Concerts showcase South End talent

Hip-hop and gospel share Aug. 12 Othello Park stage

The Othello Park Concert series, now in its second year, showcases a montage South Seattle artists as innovative as their songs and as engaging as their stories.

Global Heat derives its musical flavor from founder Rob Pastorok's longtime passion for jazz. But the band's distinctive character emerged from Rob's chance encounter with popular hip-hop emcee, Ra Scion. The content of Scion's lyrics and sense of rhythm in his delivery caught Pastorok's ear.

"Since then, Global Heat has blended rap and hip-hop with a unique artistic flair of jazz," Pastorok noted.

Global Heat focuses on messages with positive lyrics that are about connecting people across the world, about facing challenges and overcoming them by discovering one's inner strength.

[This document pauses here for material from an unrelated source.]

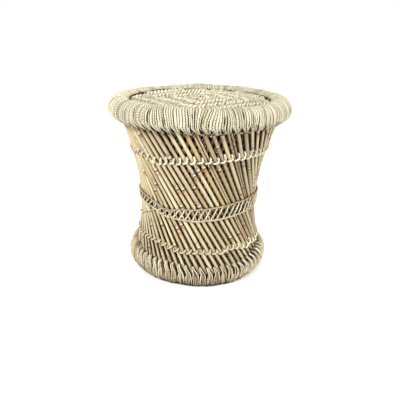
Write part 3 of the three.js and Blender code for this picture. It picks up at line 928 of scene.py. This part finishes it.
# Lashings: the share of a stitch over its reed, from where to where in pitches, and how deep
# its ends are tucked in and it goes behind
STITCH_STEPS = 28
STITCH_OVER = 0.68
STITCH_LEFT, STITCH_RIGHT = -0.52, 0.45
STITCH_TUCK, STITCH_BEHIND = 2.8, 8.5


def make_lashing(name, node, height, strayed, stitches, seed):
    """One cord round the stool. It crosses each outer reed from the left, bends up along its
    right side, dives between two reeds and comes back low behind the next one. It climbs from
    half its rise below the level to its whole rise above."""
    rng = np.random.default_rng(seed)
    phase = np.tile(np.arange(STITCH_STEPS) / STITCH_STEPS, REEDS)
    reed = np.repeat(np.arange(REEDS), STITCH_STEPS)
    front = phase < STITCH_OVER
    climb = np.clip(phase / STITCH_OVER, 0, 1)
    back = smooth(phase, STITCH_OVER, 1.0)
    rise, bow, tone = (at_turn(stitches[key], reed * PITCH) for key in ("rise", "bow", "tone"))
    run = 1 - (1 - climb) ** (0.5 + 0.5 * bow)
    over = STITCH_RIGHT - STITCH_LEFT
    across = np.where(front, STITCH_LEFT + over * run, STITCH_RIGHT + (1 - over) * back)
    size = np.repeat(rng.uniform(0.75, 1.2, REEDS), STITCH_STEPS) * rise
    lift = size * np.where(front, 1.5 * climb**bow - 0.5, 1 - 1.5 * back)
    level = height + at_turn(strayed, reed * PITCH) + lift
    deep = np.where(front, 0, np.sin(np.pi * back)) ** 0.7 * STITCH_BEHIND
    tucked = np.where(front, np.abs(2 * climb - 1) ** 5, 1)
    reach = REED_FACE + LASHING_CORD / 2
    turn = FIRST_REED + reed_turn(level) + (reed + across) * PITCH
    radius = wall_radius(level) + reach - STITCH_TUCK * tucked - deep
    path = round_axis(radius, turn, level)[None]
    cords(name, TIED, node, path, LASHING_CORD / 2, rng, True, tone=tone[None])


make_lashing("upper_stitches", "upper_lashing", UPPER_LASHING, UPPER_STRAY, UPPER_STITCHES, 31)
make_lashing("lower_stitches", "lower_lashing", LOWER_LASHING, LOWER_STRAY, LOWER_STITCHES, 32)


# Reeds, counted from the front to the right, over which the lacing also crosses back
CROSSED_REEDS = np.array([*range(-8, 2), 9, 18, 24, 30, 37, 45]) % REEDS
# How far off the reeds the cords lie, and more over each; and the lacing, less at its ends
# and for strokes under others
BAND_OFF, BAND_SWELL = 0.6, 0.3
LACING_OFF, LACING_ENDS, LACING_UNDER = 1.0, 2.0, 1.2


def make_waist_band():
    """Two cords round the waist, and over each reed a stroke of lacing, which climbs from the
    lower cord to the upper one on the right. Over the crossed reeds a second stroke lies
    under it and leans the other way."""
    rng = np.random.default_rng(33)
    around = circle(REEDS * 16)
    reach = REED_FACE + BAND_CORD / 2
    low, high = band_levels(around)
    for name, level, tone in (("band_cord_top", high, 0.9), ("band_cord_bottom", low, 0.45)):
        level = level + ripple(rng, around, (8, 13, 21), 0.4)
        radius = wall_radius(level) + reach + BAND_OFF + BAND_SWELL * np.cos(REEDS * around)
        path = round_axis(radius, around, level)[None]
        cords(name, LACED, "waist_band", path, BAND_CORD / 2, rng, True, plies=2,
              lay=BAND_LAY, depth=0.22, tone=np.array([tone]))
    phase = np.linspace(0, 1, 22)
    crossed = CROSSED_REEDS[:, None]
    strokes = REEDS + len(crossed)
    reed = np.concatenate([np.arange(REEDS)[:, None], crossed])
    way = np.concatenate([np.full((REEDS, 1), 1), np.full((len(crossed), 1), -0.8)])
    across = (phase - 0.5) * way * rng.uniform(0.95, 1.2, (strokes, 1))
    across = across + rng.uniform(-0.08, 0.08, (strokes, 1))
    turn = FIRST_REED + (reed + across) * PITCH
    low, high = band_levels(turn)
    level = low + (high - low) * phase
    ends = np.abs(2 * phase - 1) ** 6
    radius = wall_radius(level) + reach + LACING_OFF - LACING_ENDS * ends
    radius = radius - LACING_UNDER * (way < 0) * (1 - ends)
    path = round_axis(radius, turn, level)
    # Strokes under the others are darker with painted shade
    tone = np.where(way[:, 0] > 0, 0.05, 0.6) + rng.uniform(0, 0.4, strokes)
    cords("band_lacing", LACED, "waist_band", path, LACING_CORD / 2, rng, plies=2,
          lay=LACING_LAY, tone=tone)


# The loose strand from the knot in the waist band, as turns in degrees and heights
LOOSE_STRAND = (
    (-44, 163), (-49, 159), (-54, 155), (-59, 148), (-65, 141), (-72, 135), (-80, 132),
)
# The knot's loops: half their length and width, tilts, and how far off the reeds they lie
KNOT_TURN = -52 * DEG
KNOT_HEIGHT = 162.0
KNOT_LONG, KNOT_WIDE = 6.5, 3.0
KNOT_TILTS = (0.5, 1.6, 2.6)
KNOT_OFF, KNOT_CROSSING = 5.0, 1.6


def make_band_knot():
    """Three loops of cord across each other, each a tilted ellipse, and the strand that leaves
    them to the left."""
    rng = np.random.default_rng(34)
    around = circle(40)
    tilt = np.array(KNOT_TILTS)[:, None]
    along, square = KNOT_LONG * np.cos(around), KNOT_WIDE * np.sin(around)
    shift = along * np.cos(tilt) - square * np.sin(tilt)
    level = KNOT_HEIGHT + along * np.sin(tilt) + square * np.cos(tilt)
    radius = wall_radius(level) + REED_DIAMETER / 2 + KNOT_OFF
    radius = radius + KNOT_CROSSING * np.sin(around + tilt)
    path = round_axis(radius, KNOT_TURN + shift / OUTER_WAIST, level)
    cords("band_knot", TIED, "waist_band", path, BAND_CORD / 2, rng, True)
    turns, heights = np.array(LOOSE_STRAND).T
    turn = np.linspace(turns[0], turns[-1], 60)
    level = np.interp(turn, turns[::-1], heights[::-1])
    path = round_axis(wall_radius(level) + REED_FACE + BAND_CORD / 2, turn * DEG, level)
    cords("band_strand", TIED, "waist_band", path[None], BAND_CORD / 2, rng, tone=np.ones(1))


make_waist_band()
make_band_knot()


# Seat
SEAT_EDGE = 154.0
SEAT_CORNER = -8 * DEG
LARGEST_SQUARE = 113.0
PROUD_SPACING = 7
# The squares' power at the seat's middle and at the largest one
SQUARENESS = (5.5, 10.5)
# Rise of proud ropes above the CAD's seat, fall to its edge and right at it, dip of the ends
SEAT_LIFT = 0.8
SEAT_FALL, SEAT_BRIM = 4.0, 1.6
END_DIP = 4.0
SEAT_TWIST = {"sides": 8, "plies": 2, "lay": SEAT_LAY, "depth": 0.24}
SMALL_SQUARES = 10
SMALL_STEPS, LARGE_STEPS, SIDE_STEPS = 340, 560, 150
BACKING_DEPTH, BACKING = 10.8, 2.0


def is_proud(rows):
    """One rope in seven is thicker and lies on top of the others."""
    return rows % PROUD_SPACING == PROUD_SPACING // 2


def seat_level(from_axis, rows):
    """Height of a rope's middle: the seat rises towards its own middle."""
    over = np.where(is_proud(rows), SEAT_ROPE / 2, 0)
    outward = np.clip(from_axis / SEAT_EDGE, 0, 1)
    fall = SEAT_FALL * outward**2 + SEAT_BRIM * outward**8
    return SEAT_TOP - PROUD_ROPE + SEAT_LIFT - fall + over


def seat_look(rows, rng):
    """Radius and tone of each rope. Beside a proud rope the ropes are dark with painted shadow.
    """
    radius = np.where(is_proud(rows), PROUD_ROPE, SEAT_ROPE) / 2
    beside = is_proud(rows - 1) | is_proud(rows + 1)
    # Painted shadow: dark ropes beside each proud one
    tone = np.where(is_proud(rows), 0.0, np.where(beside, 0.95, 0.35))
    return radius[:, None], np.clip(tone + rng.uniform(-0.2, 0.2, len(rows)), 0, 1)


def seat_squares(name, rows, steps, rng):
    """Closed ropes in rounded squares, which are superellipses: at the angle a the radius is
    half / (|cos a|^n + |sin a|^n)^(1/n)."""
    angle = circle(steps)
    half = SEAT_ROPE * (rows[:, None] + 0.5)
    power = np.interp(half, (0, LARGEST_SQUARE), SQUARENESS)
    form = np.abs(np.cos(angle)) ** power + np.abs(np.sin(angle)) ** power
    waver = 0.6 * np.cos(5 * angle + rng.uniform(0, FULL, (len(rows), 1)))
    waver = waver + 0.5 * np.cos(13 * angle + rng.uniform(0, FULL, (len(rows), 1)))
    radius = (half + waver) * form ** (-1 / power)
    turned = angle + SEAT_CORNER + FULL / 8
    level = seat_level(radius, rows[:, None]) + rng.uniform(-0.3, 0.3, (len(rows), 1))
    path = stacked(radius * np.cos(turned), radius * np.sin(turned), level)
    thick, tone = seat_look(rows, rng)
    cords(name, WOVEN, "seat_weave", path, thick, rng, True, tone=tone, **SEAT_TWIST)


def seat_sides(rows, rng):
    """Outside the largest square each side goes on as straight ropes that dip at the rim."""
    half = SEAT_ROPE * (rows[:, None] + 0.5)
    reach = np.sqrt(SEAT_EDGE**2 - half**2)
    along = np.linspace(-1, 1, SIDE_STEPS) * reach
    paths = []
    for side in range(4):
        facing = SEAT_CORNER + FULL / 8 + side * FULL / 4
        x = half * np.cos(facing) - along * np.sin(facing)
        y = half * np.sin(facing) + along * np.cos(facing)
        level = seat_level(np.hypot(x, y), rows[:, None])
        level = level - np.clip(np.abs(along) - reach + END_DIP, 0, END_DIP)
        paths.append(stacked(x, y, level))
    path = np.concatenate(paths)
    thick, tone = seat_look(np.tile(rows, 4), rng)
    cords("seat_side_ropes", WOVEN, "seat_weave", path, thick, rng, tone=tone, **SEAT_TWIST)


def make_seat():
    rng = np.random.default_rng(41)
    squares = int(LARGEST_SQUARE / SEAT_ROPE)
    seat_squares("seat_ropes_inner", np.arange(SMALL_SQUARES), SMALL_STEPS, rng)
    seat_squares("seat_ropes_outer", np.arange(SMALL_SQUARES, squares), LARGE_STEPS, rng)
    seat_sides(np.arange(squares, int(SEAT_EDGE / SEAT_ROPE)), rng)
    # A sheet under the ropes in the grass finish, whose dark is painted shade
    around = circle(64)[:, None]
    radius = np.array([1.0, SEAT_EDGE, SEAT_EDGE, 1.0])
    height = SEAT_TOP - BACKING_DEPTH - np.array([0.0, 0.0, BACKING, BACKING])
    sheet = round_axis(radius, around, height)[None]
    backing = strips("seat_backing", sheet, {}, closed=True)
    dress(backing, GRASS_FINISH, "seat_rope", "seat_weave")


make_seat()


# Studio
FLOOR_HALF = 6000.0


def make_floor():
    """A pale floor that the camera sees as white, apart from the stool's shadow. Its glow is
    for the camera only, nothing under the stool, and grows with the distance."""
    sides = ((-1, -1), (1, -1), (1, 1), (-1, 1))
    corners = [(x * FLOOR_HALF * MM, y * FLOOR_HALF * MM, 0) for x, y in sides]
    mesh = bpy.data.meshes.new("floor")
    mesh.from_pydata(corners, [], [(0, 1, 2, 3)])
    floor = put_object("floor", mesh)
    f = Finish(bpy.data.materials.new("floor_paint"))
    seen = f.node("ShaderNodeLightPath", {}, "Is Camera Ray")
    spot = f.node("ShaderNodeTexCoord", {}, "Object")
    away = f.node("ShaderNodeVectorMath", {0: spot}, "Value", operation="LENGTH")
    glow = seen * (away.step(0.13, 0.165) * 0.7 + away.step(0.165, 0.24) * 0.3)
    paint = f.node("ShaderNodeBsdfDiffuse", {"Color": (0.55, 0.55, 0.55, 1)})
    white = f.node("ShaderNodeEmission", {"Color": (1, 1, 1, 1), "Strength": glow})
    both = f.node("ShaderNodeAddShader", {0: paint, 1: white})
    f.node("ShaderNodeOutputMaterial", {"Surface": both})
    mesh.materials.append(f.owner)


def make_lamp(name, position, width, power):
    """A square soft lamp that faces the middle of the stool; its place and width are metres."""
    data = bpy.data.lights.new(name, "AREA")
    data.energy = power
    data.size = width
    lamp = put_object(name, data)
    lamp.location = position
    aim = Vector((0, 0, 0.2)) - lamp.location
    lamp.rotation_euler = aim.to_track_quat("-Z", "Y").to_euler()


def make_light():
    """Four lamps, and a world that gives little light but looks white to the camera."""
    make_lamp("key", (-1.1, -1.8, 1.75), 0.45, 57)
    make_lamp("fill", (1.9, -1.5, 0.8), 0.9, 57)
    make_lamp("side", (-2.1, -0.8, 0.5), 0.9, 26)
    make_lamp("top", (0.1, 0.5, 2.4), 0.9, 36)
    world = bpy.data.worlds.new("studio")
    bpy.context.scene.world = world
    f = Finish(world)
    seen = f.node("ShaderNodeLightPath", {}, "Is Camera Ray")
    glossy = f.node("ShaderNodeLightPath", {}, "Is Glossy Ray")
    level = seen * 0.85 + glossy * 0.2 + 0.15
    sky = f.node("ShaderNodeBackground", {"Color": (1, 1, 1, 1), "Strength": level})
    f.node("ShaderNodeOutputWorld", {"Surface": sky})


make_floor()
make_light()
bpy.context.scene.view_settings.view_transform = "Standard"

"But it's also about having fun and getting up and moving," says Pastorok. "There's a lot of controversy over hip-hop and rap, especially worry about profanity or disrespectful lyrics. There's nothing disrespectful in what we do. The band goes over really well with young people, but also with families. People say 'I didn't think I liked rap, but I like your music.'"

Also performing on Aug. 12 will be the Judah Song Gospel Choir. Reverend Cora L. Jackson, director and heart of the choir, grew up in a family where everyone sang.

She says, "I love the Lord and that's what I write about, so if you can sing, and sing what I write, then you can be in the choir," Jackson said. "I believe that if you continue to sing words over and over again, they (the words) will change your life."

Cora is no stranger to South Seattle. In the late 70s she lived on South Frontenac Street just a few blocks from Othello Park. She played at the local bingo parlor and shopped at the Holly Park Safeway.

"The neighborhood had everything you could want, including nearby Othello Park," she said. "I would take my daughter there every day to swing. It was a quiet park. I never thought of it as unsafe. My first child wanted to go on the slide, so we both got on and went down very fast. I was eight months pregnant with my second child, and you can't stop very well. So I sort of flipped over when I got to the bottom. I was not as smart then."

Jackson also remembers how, in the spring, kids would be all over the park during the annual egg hunts.

Jackson said that having local groups perform is one of the best ways to bring a neighborhood up "because people start knowing what their neighbors can do and can feel good about where they live.

"If people sing together, they become like family, and it's hard to hurt members of your family. Music brings people together," she added. "That's why music is powerful, and it's important how you use it. Words and music are like flour and water. If you put them together it's like a paste. You can create something you couldn't make otherwise, like a cake, pie or cookies."

The August 12 Othello Park Concert also features Adefua African Music and Dance Company and emerging artist Rajnii Eddins. The free, all-ages concert starts at 2 p.m. at 4351 S. Othello Street, just west of Martin Luther King Jr. Way South.